Adult filarial worms are thread-like structures live in the subcutaneous tissues and the lymphatic system. They sexually reproduce microfilaria, the first larval stage. Microfilariae are ingested by hematophagus arthropods, in which they develop into infective larvae that grow in the vertebrate host and mature into adult worms. The exact route of invasion of microfilaria into the eye is still unknown. Probably, they enter the eye through the long and short posterior ciliary vessels, cerebrospinal fluid or the optic nerve sheath. One interesting observation is that in all three patients, the right eye was affected. This is probably due to the fact that the right common carotid artery is the direct branch of the arch of aorta.
Corneal edema in young subjects is mostly due to blunt injury, acute primary or secondary glaucoma, chemical injury, recurrent disciform keratitis, chronic hydrops or endothelial dystrophies. But corneal edema due to dead filarial worm in the anterior chamber with attachments to the endothelium is not known in the literature. It is probable that the dead worm liberates toxin into the anterior chamber which is lethal for the endothelium and that leads to corneal edema.
Two of our cases were initially diagnosed as descemet's folds with corneal edema.
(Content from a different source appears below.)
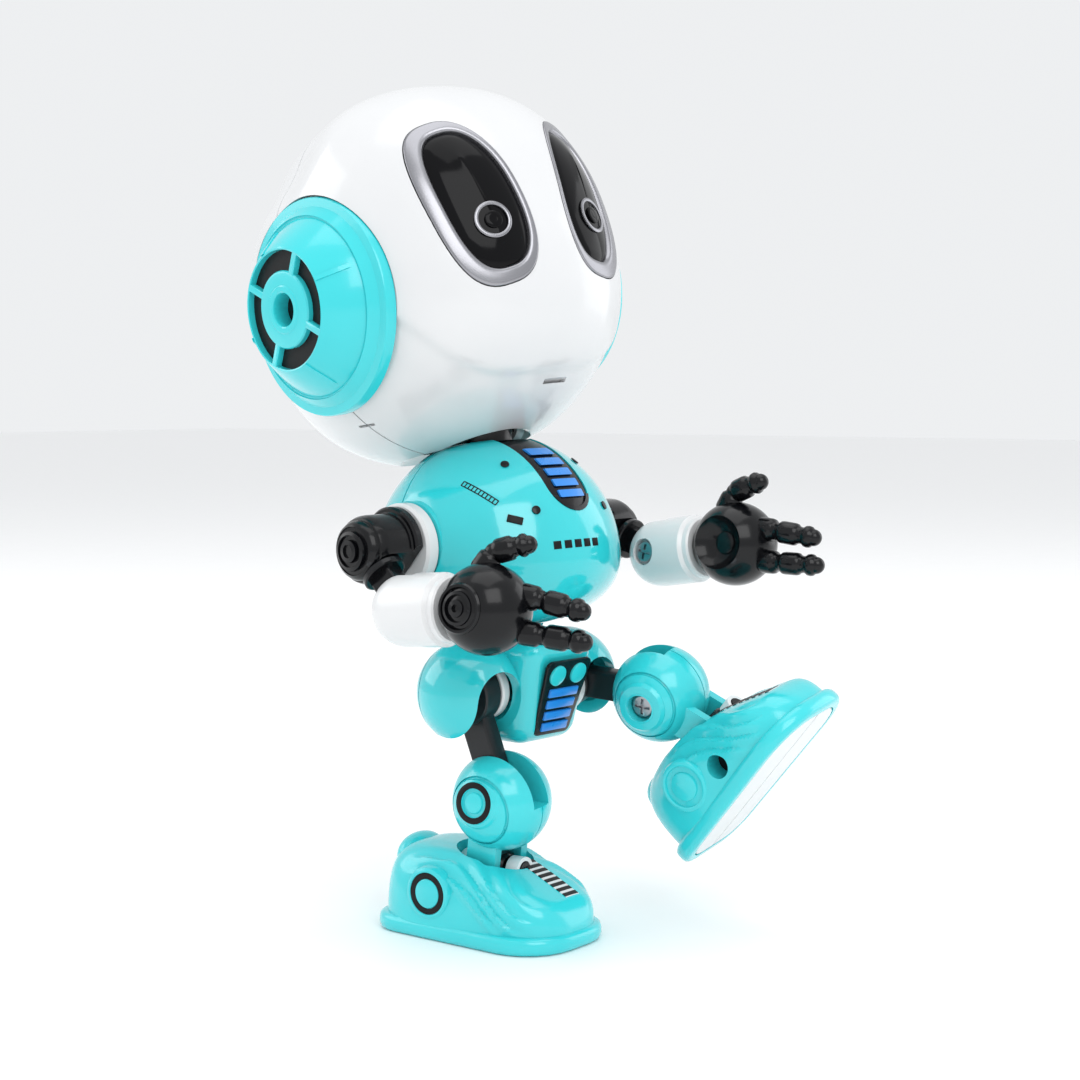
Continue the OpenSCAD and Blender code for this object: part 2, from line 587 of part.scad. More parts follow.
// Slanted eye opening on side s, a prism along Y
eye_x = 9.7;
eye_z = 1.6;
eye_slant = 8;
pupil = [9.2, -1.8];
bezel_w = 2;           // bezel band, and how far it is set outwards and down round the eye
bezel_set = [0.6, -0.4];
module eye_prism(s, grow, y0 = -40, y1 = -4, set = [0, 0]) translate([s * (eye_x + set[0]), 0, eye_z + set[1]]) rotate([90, 0, 0])
    rotate([0, 0, -s * eye_slant]) translate([0, 0, -y1]) linear_extrude(y1 - y0) hull() {
        translate([0, eye_half_h - eye_half_w + 0.6]) circle(eye_half_w + grow - 0.6, $fn = 32);
        translate([0, -eye_half_h + eye_half_w]) circle(eye_half_w + grow, $fn = 32);
    }
head_seam = 3;
ear_seat = head_half_x - 3.4;   // outer face of the seat for the ear disc's rim
ear_z = -3;
module head_half(front) color(WHITE) resize([0, 0, 0]) difference() {
    intersection() {
        egg(0);
        translate([-40, front ? -40 : head_seam - 40 + 40 + 0.04, -40]) cube([80, front ? 40 + head_seam : 40, 80]);
    }
    egg(-head_wall);
    for (s = [-1, 1]) {
        if (front) eye_prism(s, bezel_w + 0.2, set = bezel_set);
        translate([0, 0, ear_z]) {
            rod_x(ear_r - 1.4 + gap, min(s * 8, s * 40), max(s * 8, s * 40));
            rod_x(ear_r + gap, min(s * (ear_seat - 0.2), s * 40), max(s * (ear_seat - 0.2), s * 40));
        }
    }
    translate([0, 0, -head_half_z - 4]) cylinder(r = 11.4, h = 12, $fn = 60);
    if (!front) door_hole(0.2);
    on_switch() translate([-3.8, -6, -1.4]) cube([7.6, 9, 2.8]);
}
module head_front_shell() on_head() head_half(true);
module head_rear_shell() on_head() head_half(false);
module eye_bezel(s) color(STEEL) resize([0, 0, 0]) difference() {
    intersection() {
        egg(0.35);
        eye_prism(s, bezel_w, -40, -6, bezel_set);
    }
    egg(-1.5);
    eye_prism(s, 0);
}
module eye_lens(s) color(BLACK) resize([0, 0, 0]) difference() {
    intersection() {
        egg(-0.35);
        eye_prism(s, -0.15, -40, -6);
    }
    egg(-1.4);
}
module pupil_rings() on_head() color(STEEL) resize([0, 0, 0]) for (s = [-1, 1]) intersection() {
    difference() {
        egg(0.15);
        egg(-0.34);
    }
    translate([s * pupil[0], 0, pupil[1]]) rotate([90, 0, 0]) difference() {
        cylinder(r = 2.6, h = 40, $fn = 28);
        translate([0, 0, -1]) cylinder(r = 1.9, h = 42, $fn = 28);
    }
}
// Ear disc, revolved round X; x = 0 is its inner face
module ear_disc() color(TURQ) rotate([0, -90, 0]) rotate_extrude($fn = 72) difference() {
    union() {
        square([ear_r - 1.4, 1]);
        translate([0, 1]) square([ear_r, 1.6]);
        translate([0, 2.6]) polygon([[0, 0], [ear_r - 1.2, 0], [ear_r - 2.6, 1.4], [ear_r - 2.9, 1.4], [8.4, ear_out + 1.4], [0, ear_out + 1.4]]);
    }
    translate([5.3, ear_out + 3.1]) square([2.8, 2]);
    translate([0, ear_out + 2.2]) square([2.2, 3]);
    translate([-1, -1]) square([ear_r - 4, 3.4]);
}
module ear_insert() color(BLACK) rotate([0, -90, 0]) difference() {
    rotate_extrude($fn = 72) {
        translate([5.35, ear_out + 3.15]) square([2.7, 0.7]);
        translate([0, ear_out + 2.25]) square([2.15, 0.7]);
    }
    for (a = [45, 135]) rotate([0, 0, a]) translate([-12, -0.5, ear_out + 3]) cube([24, 1, 3]);
}
module on_ear(s) on_head() side(s > 0 ? 1 : 0) translate([-ear_seat + 1, 0, ear_z]) children();
board_z = -head_half_z + 21.3;
cell_y = 16.4;
cell_z = -5.8;
chassis_z = -head_half_z + 6.8;
// Frame inside the head that carries the neck lugs, the board and the cells
module head_chassis() on_head() color(WHITE) difference() {
    union() {
        translate([0, 0, chassis_z]) cylinder(r = 15, h = 1.6);
        translate([0, 0, -neck_to_head]) rotate([0, head_roll, 0]) for (s = [-1, 1])
            translate([s * (ball_r + gap + lug_t / 2 + 0.2), 0, 0]) {
                rod(2, lug_t, "x");
                translate([-lug_t / 2, -2, 0]) cube([lug_t, 4, neck_to_head + chassis_z + 1.2]);
            }
        for (x = [-8, 8], y = [-7, 4]) translate([x, y, chassis_z + 1]) cylinder(r = 1.6, h = board_z - chassis_z - 1.3);
        translate([-4, 9.4, chassis_z + 1]) cube([8, 4.4, cell_z - chassis_z - 1.3]);
    }
    translate([0, 0, chassis_z - 1]) cylinder(r = 5, h = 4);
    translate([0, 0, -neck_to_head]) rotate([0, head_roll, 0]) rod(pin_r + pin_gap, 20, "x");
}
module speaker() on_head() color(BLACK) translate([0, 0, chassis_z + 1.9]) difference() {
    union() {
        cylinder(r = 7, h = 1.6);
        translate([0, 0, 1.6]) cylinder(r = 4, h = 2.6);
    }
    translate([0, 0, -1]) cylinder(r = 1, h = 1.8);
}
module circuit_board() on_head() color("#2a6b42") translate([-11, -9.5, board_z]) cube([22, 15, 1.2]);
module button_cells() on_head() color(STEEL) for (i = [0:2]) translate([0, cell_y, cell_z + i * 5.8]) cylinder(r = 5.8, h = 5.4);
module door_outline(grow) translate([0, 0, 2]) rotate([-90, 0, 0]) linear_extrude(40) offset(1.2 + grow) square([13, 19], center = true);
module door_hole(grow) intersection() {
    door_outline(grow);
    translate([-20, 8, -30]) cube([40, 40, 60]);
}
module battery_door() on_head() color(WHITE) resize([0, 0, 0]) difference() {
    intersection() {
        egg(-0.1);
        door_hole(0);
    }
    egg(-1.5);
    translate([0, 10, -7.4]) rotate([-90, 0, 0]) cylinder(r = 0.8, h = 30, $fn = 32);
}
module door_screw() on_head() color(STEEL) translate([0, head_half_y - 2.5, -7.4]) rotate([-90, 0, 0]) {
    cylinder(r = 0.65, h = 2.4);
    translate([0, 0, 2]) cylinder(r = 1.4, h = 0.8);
}
// The switch sits low on the back, where the casing faces down; local +Y points out
module on_switch() translate([0, head_half_y - 6, -head_half_z + 8.6]) rotate([-40, 0, 0]) children();
module power_switch() on_head() on_switch() color(BLACK) {
    translate([-4.6, -3, -2]) cube([9.2, 0.8, 4]);
    translate([-1.8, -3, -1.1]) cube([3.6, 3.5, 2.2]);
}

// ---- pieces in their places ----------------------------------------------------------------
module foot_right_shell() foot_shell();
module foot_right_sole() foot_sole();
module ankle_right_cross() on_ankle_r() ankle_cross();
module shin_right_outer() on_shin_r() shin_half(-1, 1);
module shin_right_inner() on_shin_r() shin_half(1, 1);
module shin_right_screw() on_shin_r() shin_screw(1);
module thigh_right_link() on_thigh_r() thigh_link();
module hip_right_bush() on_bush_r() hip_bush(1);
module hip_left_bush() on_bush_l() hip_bush(-1);
module thigh_left_link() on_thigh_l() thigh_link();
module shin_left_outer() on_shin_l() shin_half(1, -1);
module shin_left_inner() on_shin_l() shin_half(-1, -1);
module shin_left_screw() on_shin_l() shin_screw(-1);
module ankle_left_cross() on_ankle_l() ankle_cross();
module foot_left_sole() on_foot_l() mirror([1, 0, 0]) foot_sole();
module foot_left_shell() on_foot_l() mirror([1, 0, 0]) foot_shell();
module collar_right() on_torso() side(0) translate([-shoulder_x, 0, shoulder_z]) collar();
module collar_left() on_torso() side(1) translate([-shoulder_x, 0, shoulder_z]) collar();
module shoulder_right() on_shoulder(0) shoulder();
module shoulder_left() on_shoulder(1) shoulder();
module upper_arm_right() on_upper_arm(0) upper_arm();
module upper_arm_left() on_upper_arm(1) upper_arm();
module forearm_right_outer() on_forearm(0) forearm_half(-1);
module forearm_left_outer() on_forearm(1) forearm_half(-1);
module forearm_right_inner() on_forearm(0) forearm_half(1);
module forearm_left_inner() on_forearm(1) forearm_half(1);
module elbow_right_screw() on_forearm(0) elbow_screw();
module elbow_left_screw() on_forearm(1) elbow_screw();
module hand_right() on_hand(0) hand(wrist_bend[0]);
module hand_left() on_hand(1) hand(wrist_bend[1]);
module ear_disc_right() on_ear(-1) ear_disc();
module ear_disc_left() on_ear(1) ear_disc();
module ear_insert_right() on_ear(-1) ear_insert();
module ear_insert_left() on_ear(1) ear_insert();
module eye_bezel_right() on_head() eye_bezel(-1);
module eye_bezel_left() on_head() eye_bezel(1);
module eye_lens_right() on_head() eye_lens(-1);
module eye_lens_left() on_head() eye_lens(1);

foot_right_shell();
foot_right_sole();
ankle_right_cross();
shin_right_outer();
shin_right_inner();
shin_right_screw();
thigh_right_link();
hip_right_bush();
pelvis_front_shell();
pelvis_rear_shell();
pelvis_panel();
pelvis_trim();
hip_left_bush();
thigh_left_link();
shin_left_outer();
shin_left_inner();
shin_left_screw();
ankle_left_cross();
foot_left_sole();
foot_left_shell();
waist_swivel();
torso_front_shell();
torso_rear_shell();
chest_panel();
chest_bars();
collar_right();
collar_left();
torso_screws();
neck_swivel();
shoulder_right();
upper_arm_right();
forearm_right_outer();
forearm_right_inner();
elbow_right_screw();
hand_right();
shoulder_left();
upper_arm_left();
forearm_left_outer();
forearm_left_inner();
elbow_left_screw();
hand_left();
head_chassis();
head_front_shell();
head_rear_shell();
eye_bezel_right();
eye_bezel_left();
eye_lens_right();
eye_lens_left();
pupil_rings();
ear_disc_right();
ear_disc_left();
ear_insert_right();
ear_insert_left();
speaker();
circuit_board();
button_cells();
battery_door();
door_screw();
power_switch();
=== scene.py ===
"""Looks of the poseable toy robot: moulded casings, painted castings, black joints and hands.
Lengths are millimetres while a piece is modelled; place() turns them into metres."""
import math

import bmesh
import bpy
from mathutils import Matrix, Vector


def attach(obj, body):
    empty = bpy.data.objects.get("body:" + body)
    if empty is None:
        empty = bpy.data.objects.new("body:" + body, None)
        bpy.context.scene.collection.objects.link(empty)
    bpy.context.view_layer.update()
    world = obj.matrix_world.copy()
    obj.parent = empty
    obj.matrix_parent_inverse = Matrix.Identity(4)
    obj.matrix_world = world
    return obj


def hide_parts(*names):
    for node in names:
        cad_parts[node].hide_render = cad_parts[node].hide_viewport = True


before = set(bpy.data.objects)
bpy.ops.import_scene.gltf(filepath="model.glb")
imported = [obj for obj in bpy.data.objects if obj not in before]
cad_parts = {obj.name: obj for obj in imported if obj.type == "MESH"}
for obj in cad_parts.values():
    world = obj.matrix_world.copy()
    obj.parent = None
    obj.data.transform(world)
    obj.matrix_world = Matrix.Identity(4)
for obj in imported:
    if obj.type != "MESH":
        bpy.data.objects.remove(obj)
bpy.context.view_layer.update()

X, Y, Z = Vector((1, 0, 0)), Vector((0, 1, 0)), Vector((0, 0, 1))
FLIP = Matrix.Scale(-1, 4, X)
SIDES = {"right": 0, "left": 1}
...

Careful slit-lamp examination with elevated thread-like structure on the endothelial surface with parts in the anterior chamber confirmed the diagnosis of a dead adult filaria, though the diagnosis was only presumptive in all three cases. The definitive diagnosis of the type of filarial worm in these cases could not be possible from light microscopy, because the morphological identity was lost in all cases as the worms were dead since long and had changed like fossils.
Beaver in his review on intraocular filariasis reported eight such cases (out of 56) where the filarial worms were removed but not satisfactorily described or identified. The appearance through edematous cornea, distorted morphology of the dead worm and the rarity of such an occurrence, can lead to misdiagnosis. So the ophthalmologists of the tropical countries should consider dead filarial worm attached to the endothelium as a part of differential diagnosis of corneal edema with descemet's folds or tear.